Owners responsible for private helo approaches
Entities that build private approaches, departures and airways for helicopters have an obligation to maintain them, cautions Steve Hickok, who is now into his second decade of developing special Rnav/GPS helicopter IFR approaches for U.S. and foreign clients.
They should not expect the government to do it, according to Hickok. “You can’t just develop an approach, walk away from it and expect the FAA to maintain it,” Hickok said.
He estimates that there are now more than 350 private instrument approaches, mainly to hospital heliports, in the U.S.
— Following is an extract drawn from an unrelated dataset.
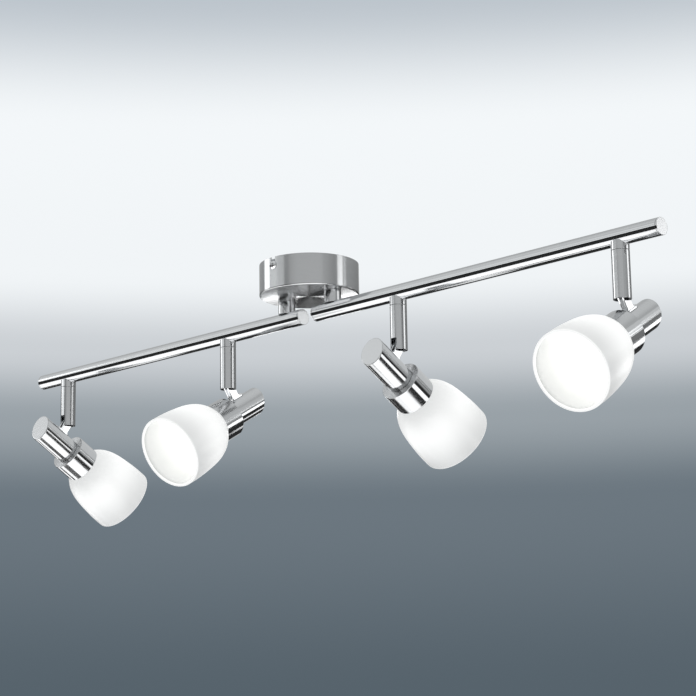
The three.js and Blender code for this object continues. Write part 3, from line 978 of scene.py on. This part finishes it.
def glass_mesh():
    """The bell with a fire-polished rim. The outside, the rim and the inside have a glass each, each with its own
    painted glow: brighter on the rim, dim inside, with painted shade beside the rim.
    """
    _, start, mouth = measures("glass_shade")
    outside = [Vector((radius, mouth - behind)) for radius, behind in smooth_through(BELL, BELL_STEPS)]
    inside = []
    for index, point in enumerate(outside):
        before, after = outside[max(index - 1, 0)], outside[min(index + 1, len(outside) - 1)]
        along = (after - before).normalized()
        inside.append(point + Vector((-along.y, along.x)) * GLASS_THICKNESS)
    half = GLASS_THICKNESS / 2
    rim_start = mouth - half
    outside[-1].y = inside[-1].y = rim_start
    rim_centre = (outside[-1] + inside[-1]) / 2
    rim = arc(rim_centre, half, 0, 180, 12)[1:-1]
    neck, hole, shoulder = 19.3, 13.6, outside[0]
    inner_neck, inner_start = neck - GLASS_THICKNESS, start + GLASS_THICKNESS
    outline = [(hole, start + half)]
    outline += rounded([
        (hole, start, 0.8), (neck, start, 1.2), (neck, shoulder.y - 0.6), (shoulder.x, shoulder.y),
    ], hold=0.0)[1:]
    outline += [tuple(point) for point in outside[1:] if point.y < rim_start + 0.01]
    rim_from = len(outline) - 1
    outline += rim
    inner_from = len(outline)
    outline += [tuple(point) for point in reversed(inside[3:]) if point.y < rim_start - 0.01]
    outline += [(inner_neck, shoulder.y + 2), (inner_neck, inner_start), (hole + 0.5, inner_start)]
    glass = lathe("glass", stations(outline), GLASS_SIDES, True, changes=(rim_from, inner_from))
    for finish in ("opal_glass", "opal_glass_painted_glow_rim", "opal_glass_painted_glow_and_shade_inside"):
        glass.data.materials.append(MATERIALS[finish])
    return glass


def dome_mesh():
    """The lamp's ball, drawn in to a neck behind."""
    radius = measures("bulb")[0]
    neck_end = 69.0
    ball = arc((0, LAMP_CENTRE), radius, 90, -42, 40)
    neck = smooth_through([ball[-1], (13.0, LAMP_CENTRE - 19.5), (10.6, 71.5), (10.4, neck_end)], 6)
    outline = [(0, LAMP_CENTRE + radius), *ball[1:]]
    outline += [tuple(point) for point in neck[1:]] + [(0, neck_end)]
    return lathe("dome", stations(outline))


def cap_mesh():
    """The lamp's screw cap, inside the holder."""
    start, end = measures("bulb")[1], 68.8
    outline = [(0, start), (2.4, start), (3.2, start + 1.2), (6.0, start + 3.0)]
    outline += [(r - 0.1, h) for r, h in thread(6.8, start + 3.5, 66.5)]
    outline += [(6.4, end), (0, end)]
    return lathe("cap", stations(outline), SMALL_SIDES)


def make_spots():
    """Builds each mesh once and places it on all four spots."""
    upright = {"stem_tube": stem_mesh(), "hinge_lug": lug_mesh()}
    on_axis = {
        "sleeve": sleeve_mesh(), "shade_cup": cup_mesh(), "lamp_holder": holder_mesh(),
        "shade_ring": ring_mesh(), "glass_shade": glass_mesh(),
    }
    stub, pin, yoke, rivet, dome, cap = (
        stub_mesh(), pin_mesh(), yoke_mesh(), rivet_mesh(), dome_mesh(), cap_mesh())
    axis_y, sleeve_radius = sleeve_line()
    foot_top = axis_y + sleeve_radius + FOOT_GAP + FOOT_THICKNESS
    for spot in SPOTS:
        stem, head, holder = stem_frame(spot), head_frame(spot), holder_frame(spot)
        # A stub is brazed to the arm, so it doesn't turn with the stem.
        stand_for(spot + "_stem_stub", copy_of(stub), Matrix.Translation(stem.translation))
        for part, mesh in upright.items():
            stand_for(f"{spot}_{part}", copy_of(mesh), stem)
        pivot = JOINTS[spot + "_tilt"]["pos_m"][2] / MM
        stand_for(spot + "_pivot_pin", copy_of(pin), stem @ shift(0, 0, pivot) @ LYING)
        stand_for(spot + "_yoke", copy_of(yoke), head)
        for number, along in enumerate(RIVETS, 1):
            place = head @ shift(0, foot_top, along) @ Matrix.Rotation(-pi / 2, 4, "X")
            stand_for(spot + "_yoke", copy_of(rivet), place, f"{spot}_yoke_rivet_{number}")
        for part, mesh in on_axis.items():
            stand_for(f"{spot}_{part}", copy_of(mesh), holder)
        stand_for(spot + "_bulb", copy_of(dome), holder, spot + "_lamp_dome")
        stand_for(spot + "_bulb", copy_of(cap), holder, spot + "_lamp_cap", "zinc_steel")
    for pattern in (*upright.values(), *on_axis.values(), stub, pin, yoke, rivet, dome, cap):
        bpy.data.objects.remove(pattern)


# ---- studio

FLOOR_Z = -2.4  # a room's height under the ceiling face
STUDIO_RADIUS = 14.0
STUDIO_SIDES = 96
WALL_TOP = 16.0


def make_floor():
    """A plain pale floor. The metal mirrors the panels above it instead."""
    floor = lathe("floor", [(0, 0), (STUDIO_RADIUS / MM, 0)], STUDIO_SIDES)
    floor.matrix_world = Matrix.Translation((0, 0, FLOOR_Z))
    look = Finish("floor")
    speckle = look.noise(3.0, detail=4.0)
    tone = look.mix(speckle, (0.72, 0.73, 0.74, 1), (0.76, 0.77, 0.78, 1))
    floor.data.materials.append(look.done(Base_Color=tone, Roughness=0.7))
    floor.visible_glossy = False


# Backdrop tones by height above the ceiling face, in metres.
BACKDROP = (
    (FLOOR_Z, (0.44, 0.46, 0.47)), (-1.4, (0.36, 0.38, 0.40)), (0.4, (0.095, 0.125, 0.150)),
    (1.9, (0.150, 0.185, 0.215)), (2.55, (0.32, 0.36, 0.39)), (3.1, (0.60, 0.63, 0.66)),
    (3.7, (0.88, 0.91, 0.93)), (4.9, (0.90, 0.93, 0.95)), (6.1, (0.50, 0.55, 0.60)),
    (9.0, (0.60, 0.62, 0.63)),
)


def make_backdrop():
    """A round wall that only the camera sees: grey, then dark blue-grey, near white and pale grey."""
    outline = [(STUDIO_RADIUS / MM, height / MM) for height in (FLOOR_Z, WALL_TOP)]
    wall = lathe("backdrop", outline, STUDIO_SIDES)
    look = Finish("backdrop")
    height = look.axes()[2]
    ramp = look.add("ValToRGB", {"Fac": look.spread(height, 0.0, 1.0, FLOOR_Z, WALL_TOP)})
    ramp.color_ramp.interpolation = "EASE"
    while len(ramp.color_ramp.elements) < len(BACKDROP):
        ramp.color_ramp.elements.new(1.0)
    for element, (at, tone) in zip(ramp.color_ramp.elements, BACKDROP):
        element.position = (at - FLOOR_Z) / (WALL_TOP - FLOOR_Z)
        element.color = (*tone, 1)
    glow = look.add("Emission", {"Color": ramp.outputs["Color"]})
    look.fill(look.tree.nodes["Material Output"], {"Surface": glow.outputs[0]})
    wall.data.materials.append(look.material)
    for rays in ("diffuse", "glossy", "transmission", "shadow"):
        setattr(wall, "visible_" + rays, False)


def panel(name, place, size, brightness):
    """A soft panel seen only in reflections. `brightness` is its look, 1 being paper white."""
    light = bpy.data.lights.new(name, "AREA")
    light.shape = "RECTANGLE"
    light.size, light.size_y = size
    light.energy = brightness * pi * size[0] * size[1]
    made = new_object(name, light)
    made.matrix_world = place
    made.visible_camera = False
    made.visible_diffuse = False


def on_floor(x, y, turn=0.0):
    """A place just above the floor, facing up, turned about the vertical by an angle in degrees."""
    upwards = Matrix.Rotation(radians(turn), 4, "Z") @ Matrix.Rotation(pi, 4, "X")
    return Matrix.Translation((x, y, FLOOR_Z + 0.1)) @ upwards


def standing(x, y, z):
    """An upright place facing the middle of the ceiling face."""
    facing = -Vector((x, y, z))
    return Matrix.Translation((x, y, z)) @ facing.to_track_quat("-Z", "Y").to_matrix().to_4x4()


# Bright parts of the floor, each as lowest and highest x and y in metres. The dark slot left between
# the second and the third draws the black line along the first spot.
BRIGHT_FLOOR = (
    (-8.6, -1.6, -3.0, 0.4),
    (-1.6, -0.42, -2.0, -0.28),
    (-1.6, -0.42, 0.06, 0.4),
    (-0.42, 0.0, -2.0, 0.4),
    (0.0, 8.4, -4.0, 0.4),
)


def make_panels():
    for number, (left, right, front, back) in enumerate(BRIGHT_FLOOR, 1):
        place = on_floor((left + right) / 2, (front + back) / 2)
        panel(f"floor_panel_{number}", place, (right - left, back - front), 1.5)
    panel("low_left_panel", on_floor(-6.0, 1.95, 157), (4.4, 1.0), 1.4)
    panel("low_right_panel", on_floor(5.86, 3.9, 18), (6.0, 3.2), 1.5)
    panel("left_panel", standing(-2.81, -1.12, 0.74), (1.10, 0.64), 1.6)
    # Close by, so that each spot mirrors them from its own side, and laid over each other, so that
    # their band fades towards its ends.
    for number, width in enumerate((0.44, 0.58, 0.72, 0.90), 1):
        panel(f"front_panel_{number}", standing(0.36, -0.46, 0.09), (width, 0.24), 0.075)
    panel("right_panel", standing(1.15, 0.66, 0.25), (0.34, 0.27), 1.15)
    # Mirrored by the flat faces that look along +X: the tube ends, and then the yokes' ears.
    panel("side_panel", standing(1.456, 1.44, 0.43), (0.11, 0.11), 1.6)
    panel("ear_panel", standing(1.42, 1.54, 0.335), (0.17, 0.065), 1.25)
    panel("rear_panel", standing(0.52, 0.95, -0.17), (0.32, 0.20), 1.9)
    panel("rear_low_panel", standing(-0.07, 1.00, -0.42), (0.18, 0.10), 1.3)
    # Mirrored by the canopy's turned underside, where they draw the two pale cones.
    panel("canopy_panel_left", standing(-0.238, 0.180, -0.10), (0.045, 0.03), 3.5)
    panel("canopy_panel_right", standing(-0.180, 0.240, -0.10), (0.045, 0.03), 3.5)


# Tones of the world by elevation in degrees: what the metal reflects where there is no panel.
WORLD_TONES = (
    (-90, 0.03), (-14, 0.03), (9, 0.02), (11.5, 0.03), (13.5, 0.42), (22, 0.48), (32, 0.54),
    (46, 0.50), (60, 0.64), (90, 0.72),
)
# Soft patches laid over them: azimuth from +X towards +Y, its half width and soft edge, lowest and
# highest elevation and their soft edge, all in degrees, and the tone.
WORLD_PATCHES = (
    (318, 20, 40, 4, 26, 3, 0.46),
    (236, 17, 6, 8, 12.5, 1.5, 1.2),
    (217, 13, 10, 18, 34, 4, 0.86),
    (200, 14, 14, 38, 52, 4, 0.72),
    (40, 8, 6, 6, 12, 9, 0.45),
    (80, 30, 6, 1, 15.5, 2.5, 0.22),
    (80, 36, 14, 19, 38, 3, 0.68),
    (134, 8, 6, -3, 9, 4, 0.62),
)


def make_world():
    world = bpy.data.worlds.new("studio")
    bpy.context.scene.world = world
    world.use_nodes = True
    nodes = Nodes(world.node_tree)
    direction = nodes.add("TexCoord").outputs["Generated"]
    x, y, z = nodes.add("SeparateXYZ", {"Vector": direction}).outputs
    elevation = nodes.times(nodes.math("ARCSINE", z), degrees(1))
    level_squared = nodes.math("SUBTRACT", 1.0, nodes.times(z, z))
    level_length = nodes.math("MAXIMUM", nodes.math("SQRT", level_squared), 1e-4)
    tone = WORLD_TONES[0][1]
    for (low, _), (high, next_tone) in zip(WORLD_TONES, WORLD_TONES[1:]):
        tone = nodes.spread(elevation, tone, next_tone, low, high)
    for azimuth, half, soft, low, high, edge, patch_tone in WORLD_PATCHES:
        turn = radians(azimuth)
        along_x = nodes.times(x, cos(turn))
        along_y = nodes.times(y, sin(turn))
        facing = nodes.math("DIVIDE", nodes.math("ADD", along_x, along_y), level_length)
        outer, inner = (cos(radians(angle)) for angle in (half + soft, half))
        sideways = nodes.spread(facing, 0.0, 1.0, outer, inner, "SMOOTHSTEP")
        above = nodes.spread(elevation, 0.0, 1.0, low - edge, low, "SMOOTHSTEP")
        below = nodes.spread(elevation, 1.0, 0.0, high, high + edge, "SMOOTHSTEP")
        amount = nodes.times(sideways, nodes.times(above, below))
        tone = nodes.spread(amount, tone, patch_tone, 0.0, 1.0)
    background = nodes.tree.nodes["Background"]
    nodes.fill(background, {"Color": (0.975, 0.995, 1.0, 1), "Strength": tone})


def make_camera():
    """The viewing angle: from the front right and below, looking slightly up."""
    yaw, pitch, roll = radians(44.30), radians(12.86), radians(-0.94)
    camera = new_object("camera", bpy.data.cameras.new("camera"))
    camera.data.lens = 108.93
    camera.data.sensor_width = 36.0
    turn = Matrix.Rotation(yaw, 4, "Z") @ Matrix.Rotation(pi / 2 + pitch, 4, "X")
    turn @= Matrix.Rotation(roll, 4, "Z")
    camera.matrix_world = Matrix.Translation((1.45582, -1.43769, -0.55265)) @ turn
    bpy.context.scene.camera = camera


make_canopy()
for screw, side in CANOPY_SCREWS.items():
    make_canopy_screw(screw, side)
make_bracket()
make_terminal_block()
for arm in ARMS:
    make_arm(arm)
    make_post(arm)
    make_post_nut(arm)
make_spots()
make_floor()
make_backdrop()
make_panels()
make_world()
make_camera()
bpy.context.scene.view_settings.view_transform = "Standard"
FAA Order 8260.19D requires a maintenance plan and maintenance on all special instrument approaches. But Hickok points out that much of the nation’s helicopter IFR infrastructure has been privately funded and that the FAA does not have a formal mechanism to notify owners of these private approaches of potential hazards in a Part 77 (heliport) environment. (FAR Part 77 allows the FAA to “identify potential aeronautical hazards in advance, thus preventing or minimizing the adverse impacts to the safe and efficient use of navigable airspace.”)
“Unlike the fixed-wing industry, we don’t get AIP [FAA Airport Improvement Program] funding. If you want a weather station, you have to go dig in your pocket. If you want a heliport or helipad, you have to go spend the money to do it. If you want an instrument approach, departure procedures or routing, you have to pay for it and go do it. Our entire IFR capability as an industry…has been paid for by the industry–not the government,” Hickok said.
With regard to safeguarding existing approaches, Hickok noted that the FAA’s Digital Obstacle File database contains only obstacles that are higher than 199 feet agl or require a Federal Communications Commission (FCC) license. “What they don’t have are any obstructions that are lower than that even if they fall within the Part 77 surface around the heliport,” Hickok said. “The reason for this is that Part 77 applies only to public facilities and public approaches. For the last eight years we [the Helicopter Association International’s Flight Operations Committee, which Hickok chairs] have tried to get private heliports and private approaches included under the Part 77 notification program, and it hasn’t happened.”
On October 31 Hickok became the first pilot authorized by the FAA to conduct flight validations of instrument approach procedures per FAA Notice 8260.66. During his check ride October 7, Hickok completed flight validation of the first three Wide Area Augmentation System (WAAS), lateral precision with vertical guidance (LPV) helicopter procedures to be developed for California Shock Trauma Air Rescue. Hickok’s company is the only company in the world developing WAAS approaches. The FAA currently does not have any formal helicopter WAAS criteria for approaches, so Hickok developed criteria that the FAA approved in January last year.
“They are lower than anything else that can be achieved right now,” Hickok said. “Some are down in the near precision approach category, down to 250 feet.”
Hickok said that receiving flight validation authority would both cut the development costs and time associated with creating special IFR approaches for his clients. Cycle times for approach design had been running approximately six months.
Hickok begins by doing a cost-benefit analysis for a client that combines weather and operational data and demonstrates how many missions lost to weather could have been flown with special approaches. He says it is typically 15 to 25 percent of all weather cancellations and that an operator can generally recover an approach’s development costs in 16 to 18 months. According to Hickok, an individual approach can cost $10,000 to $20,000, while developing a large inter-hospital network of approaches, routes and departures can cost up to $200,000.
Special approaches must be inspected every 540 days, but that leaves plenty of time for something to be built. “Say someone wants to build a 250-foot cell tower in the middle of a final approach fix [FAF]. Because the FAA isn’t required to deal with private heliports or approaches, it doesn’t even consider it [the FAF] and it grants a no-hazard letter because the tower doesn’t impact its public airspace,” Hickok said. “The next time anyone notices it is when they go back and do their public inspection and say, ‘Whoa, how long has this been here?’”
While working with the industry to persuade the FAA to include private heliports and approaches in the Part 77 program, Hickok’s company has developed software that monitors the approaches it maintains to protect them from new obstacles and construction.
The program cross checks applications for proposed towers or buildings on any critical surface along the approaches Hickok maintains. Hickok then notifies the FAA, the operator and the hospital. If the proposed obstacle is a cell tower, Hickok said that the FAA has always issued a determination of hazard, which means the FCC will not issue a license for that tower. In the event of a potential penetration of an approach, Hickok also encourages operators and hospitals to contact their local zoning boards when proposed construction will affect an approach. Hickok said the program “protects the surfaces from any unknown penetration and prevents the construction.” Hickok claimed the program has a perfect success rate on the approaches it covers. “Since 2004 we have never had a single new obstruction found on any periodic flight inspection,” he said.